→ TASK PROMPT: Up to and including the line that contains "return cut(fuse(strip, fork, ear), notch, round_end, slot)", repeat each line of the data exactly, starting from the first.

────────────────

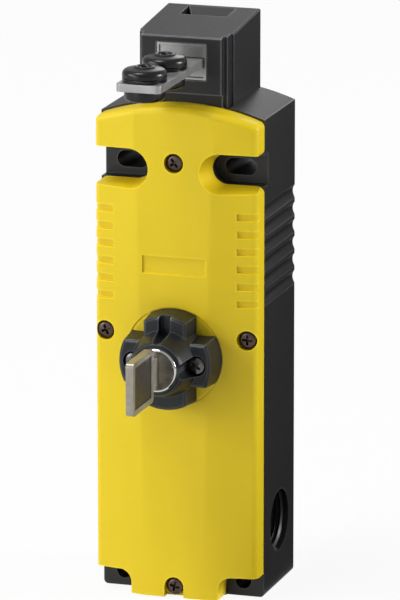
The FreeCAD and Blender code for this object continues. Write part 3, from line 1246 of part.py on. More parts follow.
def release_slide():
    """Steel strip driven down by the pin; its fork straddles the bolt above the crosshead."""
    top = FORK_BASE + FORK_HEIGHT
    strip = box(-SLIDE_HALF, SLIDE_HALF, SLIDE_FRONT, SLIDE_BACK, SLIDE_BASE, top)
    fork_back = WHEEL_Y + BOLT_DIAMETER / 2 + FORK_CLEARANCE
    fork = box(-SLIDE_HALF, SLIDE_HALF, SLIDE_FRONT, fork_back, FORK_BASE, top)
    throat = BOLT_DIAMETER / 2 + FORK_CLEARANCE
    notch = box(-throat, throat, WHEEL_Y, fork_back + 1, FORK_BASE - 1, top + 1)
    round_end = rod(throat, (0, WHEEL_Y, FORK_BASE - 1), (0, WHEEL_Y, top + 1))
    room = PIN_RADIUS + PIN_PLAY
    slot_z = (LOCK_HEIGHT - room, LOCK_HEIGHT + room)
    slot = box(-room, PIN_ORBIT + room, SLIDE_FRONT - 1, SLIDE_BACK + 1, *slot_z)
    widen = PIN_ORBIT + room + SLIDE_EAR
    ear_z = (slot_z[0] - SLIDE_EAR_HEIGHT, slot_z[1] + SLIDE_EAR_HEIGHT)
    ear = box(-widen, widen, SLIDE_FRONT, SLIDE_BACK, *ear_z)
    return cut(fuse(strip, fork, ear), notch, round_end, slot)


def key():
    """Flat key: bow with a raised rim on both faces, neck, and a blade with its cuts."""
    z = LOCK_HEIGHT
    half, bow_half = KEY_THICKNESS / 2, KEY_BOW_THICKNESS / 2
    neck_end = PLUG_FRONT - KEY_NECK
    bow_end = neck_end - KEY_BOW_LENGTH
    rise = KEY_BOW_HEIGHT / 2
    bow = box(-bow_half, bow_half, bow_end, neck_end, z - rise, z + rise)
    corners = edges_where(bow, lambda p, e: abs(p.x) < 0.01 and abs(abs(p.z - z) - rise) < 0.01)
    bow = bow.makeFillet(KEY_BOW_CORNER, corners)
    panel_z = (z - rise + KEY_RIM, z + rise - KEY_RIM)
    for side in (-1, 1):
        face = side * bow_half
        floor = face - side * KEY_RECESS
        bow = bow.cut(box(face, floor, bow_end + KEY_RIM, neck_end - KEY_RIM, *panel_z))
    neck_half = KEY_NECK_HEIGHT / 2
    neck = box(-half, half, neck_end, PLUG_FRONT - KEY_STOP, z - neck_half, z + neck_half)
    return fuse(bow, neck, key_blade(half))


def key_blade(half):
    """Blade with a pointed tip and a row of triangular cuts of three depths along its lower edge."""
    low, high = LOCK_HEIGHT - KEY_BLADE_HEIGHT / 2, LOCK_HEIGHT + KEY_BLADE_HEIGHT / 2
    start, end = PLUG_FRONT - 1, PLUG_FRONT + KEY_BLADE_LENGTH
    outline = [(start, low), (end - KEY_TIP, low), (end, low + KEY_TIP)]
    outline += [(end, high - KEY_TIP), (end - KEY_TIP, high), (start, high)]
    blade = side_prism(outline, -half, half)
    pitch = (KEY_BLADE_LENGTH - KEY_CUTS_START - KEY_CUTS_END) / KEY_CUTS
    bites = []
    for i in range(KEY_CUTS):
        y = PLUG_FRONT + KEY_CUTS_START + pitch * i
        depth = KEY_CUT_DEPTH * KEY_CUT_SHARES[i % len(KEY_CUT_SHARES)]
        bite = [(y, low - 0.5), (y + pitch, low - 0.5), (y + pitch / 2, low + depth)]
        bites.append(side_prism(bite, -half - 1, half + 1))
    return blade.cut(bites)


def main():
    os.makedirs("parts", exist_ok=True)
    front_bush_y, rear_bush_y = bush_places()
    nodes = {
        "housing": housing(),
        "cover": cover(),
        "cover_seal": seal_band(SEAL_HEIGHT),
        "cover_screws": cover_screws(),
        "head_casing": head_casing(),
        "head_screws": head_screws(),
        "guide_plate": guide_plate(),
        "actuator_blade": actuator_blade(),
        "front_bush": bush(front_bush_y),
        "rear_bush": bush(rear_bush_y),
        "bush_sleeves": bush_sleeves(),
        "cam_wheel": cam_wheel(),
        "cam_axle": cam_axle(),
        "position_plunger": position_plunger(),
        "locking_bolt": locking_bolt(),
        "armature": armature(),
        "return_spring": return_spring(),
        "solenoid_yoke": solenoid_yoke(),
        "solenoid_bobbin": solenoid_bobbin(),
        "solenoid_winding": solenoid_winding(),
        "carrier": carrier(),
        "carrier_screws": carrier_screws(),
        "contact_block_left": contact_block(-1),
        "contact_block_right": contact_block(1),
        "supply_terminals": supply_terminals(),
        "terminal_screws": terminal_screws(),
        "earth_terminal": earth_terminal(),
        "lock_housing": lock_housing(),
        "lock_screws": lock_screws(),
        "lock_barrel": lock_barrel(),
        "lock_cylinder": lock_cylinder(),
        "retaining_clip": retaining_clip(),
        "release_cam": release_cam(),
        "release_slide": release_slide(),
        "key": key(),
    }
    for name, shape in nodes.items():
        shape.exportStep(f"parts/{name}.step")
        print(name, "solids", len(shape.Solids), "valid", shape.isValid(), "volume", round(shape.Volume, 1))


main()
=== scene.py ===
"""A safety position switch with its separate actuator, solenoid lock and key release."""

import json
import math

import bmesh
import bpy
from bpy.props import FloatProperty, FloatVectorProperty, PointerProperty
from mathutils import Matrix, Vector

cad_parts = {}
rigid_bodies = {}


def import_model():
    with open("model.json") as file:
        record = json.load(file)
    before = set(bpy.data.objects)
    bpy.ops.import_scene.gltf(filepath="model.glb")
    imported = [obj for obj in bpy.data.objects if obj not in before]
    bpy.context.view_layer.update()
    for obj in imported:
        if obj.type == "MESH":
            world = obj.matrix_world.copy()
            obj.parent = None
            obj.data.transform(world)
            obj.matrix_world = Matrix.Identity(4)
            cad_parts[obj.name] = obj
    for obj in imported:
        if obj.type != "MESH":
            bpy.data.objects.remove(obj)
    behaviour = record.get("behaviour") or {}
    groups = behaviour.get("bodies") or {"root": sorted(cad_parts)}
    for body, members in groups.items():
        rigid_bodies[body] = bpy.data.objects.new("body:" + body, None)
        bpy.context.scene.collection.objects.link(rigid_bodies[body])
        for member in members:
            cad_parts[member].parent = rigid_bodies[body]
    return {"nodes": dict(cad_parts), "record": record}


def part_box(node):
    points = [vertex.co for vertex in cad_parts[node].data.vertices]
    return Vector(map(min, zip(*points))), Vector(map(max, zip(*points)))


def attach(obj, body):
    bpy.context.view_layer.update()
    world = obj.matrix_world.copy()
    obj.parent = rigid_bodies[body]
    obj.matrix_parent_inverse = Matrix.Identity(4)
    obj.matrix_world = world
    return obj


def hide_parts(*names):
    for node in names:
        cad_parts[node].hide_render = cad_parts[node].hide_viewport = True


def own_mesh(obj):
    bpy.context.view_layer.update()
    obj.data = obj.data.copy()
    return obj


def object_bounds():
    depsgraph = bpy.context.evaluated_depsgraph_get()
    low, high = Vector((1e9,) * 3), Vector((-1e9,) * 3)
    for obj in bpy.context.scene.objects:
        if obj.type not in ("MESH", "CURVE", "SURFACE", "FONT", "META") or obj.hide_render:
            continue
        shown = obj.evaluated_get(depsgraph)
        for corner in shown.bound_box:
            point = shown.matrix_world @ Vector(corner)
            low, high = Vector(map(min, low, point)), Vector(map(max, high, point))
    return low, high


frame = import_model()
CAD_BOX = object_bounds()

bl_info = {
    "name": "Safety Position Switch",
    "version": (1, 0, 0),
    "blender": (4, 5, 0),
    "location": "3D View > Sidebar > Position Switch",
    "description": "Builds a safety position switch with its actuator, locking parts and key release",
    "category": "Object",
}

MM = 0.001
FRONT = Vector((0, -1, 0))
UP = Vector((0, 0, 1))
BODY_OF = {n: body for body, nodes in frame["record"]["behaviour"]["bodies"].items() for n in nodes}
SLOT_OF = {part["node"]: part["material_slot"] for part in frame["record"]["subparts"]}

# Sockets of a Mix node, which has a pair of inputs and an output for each kind of value.
MIX_SHARE, NUMBER_A, NUMBER_B, COLOUR_A, COLOUR_B = 0, 2, 3, 6, 7
NUMBER_OUT, COLOUR_OUT = 0, 2

# Middle and half sizes, in object coordinates, of a box round the floor of the recess in the key's bow.
KEY_RECESS = Vector((0, -78.1, 75)) * MM, Vector((0.9, 8.3, 6.8)) * MM

# The head's and the lock's edges are rounder than the housing's, and the blade's than the other metal's.
BROAD_EDGE = 1.6
BLADE_EDGE = 1.4

# The rounded rim of a pan-head screw: how far inwards and how far down from the top, in rims.
PAN_RIM = ((0, 3), (0.3, 1.6), (1.2, 0.6), (3, 0.15))

# Each lamp's name, place and size in metres, and watts.
LAMPS = (
    ("key_lamp", (-1.8, -1.25, 1.0), 1.3, 29),
    ("front_lamp", (-1.2, -2.1, 0.35), 0.9, 10),
    ("top_lamp", (-0.45, -0.4, 1.75), 0.7, 16),
    ("back_lamp", (-0.5, 3.3, 1.35), 1.0, 7),
    ("rim_lamp", (1.88, 0.4, 0.6), 0.6, 32),
)
VIEW_MIDDLE = Vector((0, -0.0163, 0.087))

# How white the floor looks, how bright the world is as a lamp, and the share of white that reflections see.
FLOOR_GLOW, FLOOR_IN_GLOSS = 0.92, 0.65
WORLD_LIGHT, WORLD_IN_GLOSS = 0.15, 0.4


def linear(hex_colour):
    """An sRGB hex colour as linear red, green and blue."""
    parts = [int(hex_colour[i:i + 2], 16) / 255 for i in (1, 3, 5)]
    return tuple(c / 12.92 if c <= 0.04045 else ((c + 0.055) / 1.055) ** 2.4 for c in parts)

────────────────

→ SOLUTION:
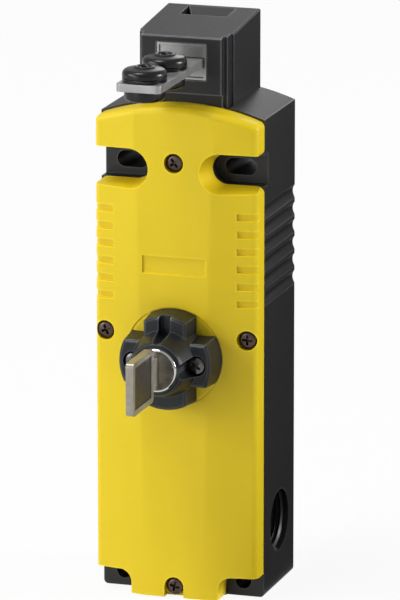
The FreeCAD and Blender code for this object continues. Write part 3, from line 1246 of part.py on. More parts follow.
def release_slide():
    """Steel strip driven down by the pin; its fork straddles the bolt above the crosshead."""
    top = FORK_BASE + FORK_HEIGHT
    strip = box(-SLIDE_HALF, SLIDE_HALF, SLIDE_FRONT, SLIDE_BACK, SLIDE_BASE, top)
    fork_back = WHEEL_Y + BOLT_DIAMETER / 2 + FORK_CLEARANCE
    fork = box(-SLIDE_HALF, SLIDE_HALF, SLIDE_FRONT, fork_back, FORK_BASE, top)
    throat = BOLT_DIAMETER / 2 + FORK_CLEARANCE
    notch = box(-throat, throat, WHEEL_Y, fork_back + 1, FORK_BASE - 1, top + 1)
    round_end = rod(throat, (0, WHEEL_Y, FORK_BASE - 1), (0, WHEEL_Y, top + 1))
    room = PIN_RADIUS + PIN_PLAY
    slot_z = (LOCK_HEIGHT - room, LOCK_HEIGHT + room)
    slot = box(-room, PIN_ORBIT + room, SLIDE_FRONT - 1, SLIDE_BACK + 1, *slot_z)
    widen = PIN_ORBIT + room + SLIDE_EAR
    ear_z = (slot_z[0] - SLIDE_EAR_HEIGHT, slot_z[1] + SLIDE_EAR_HEIGHT)
    ear = box(-widen, widen, SLIDE_FRONT, SLIDE_BACK, *ear_z)
    return cut(fuse(strip, fork, ear), notch, round_end, slot)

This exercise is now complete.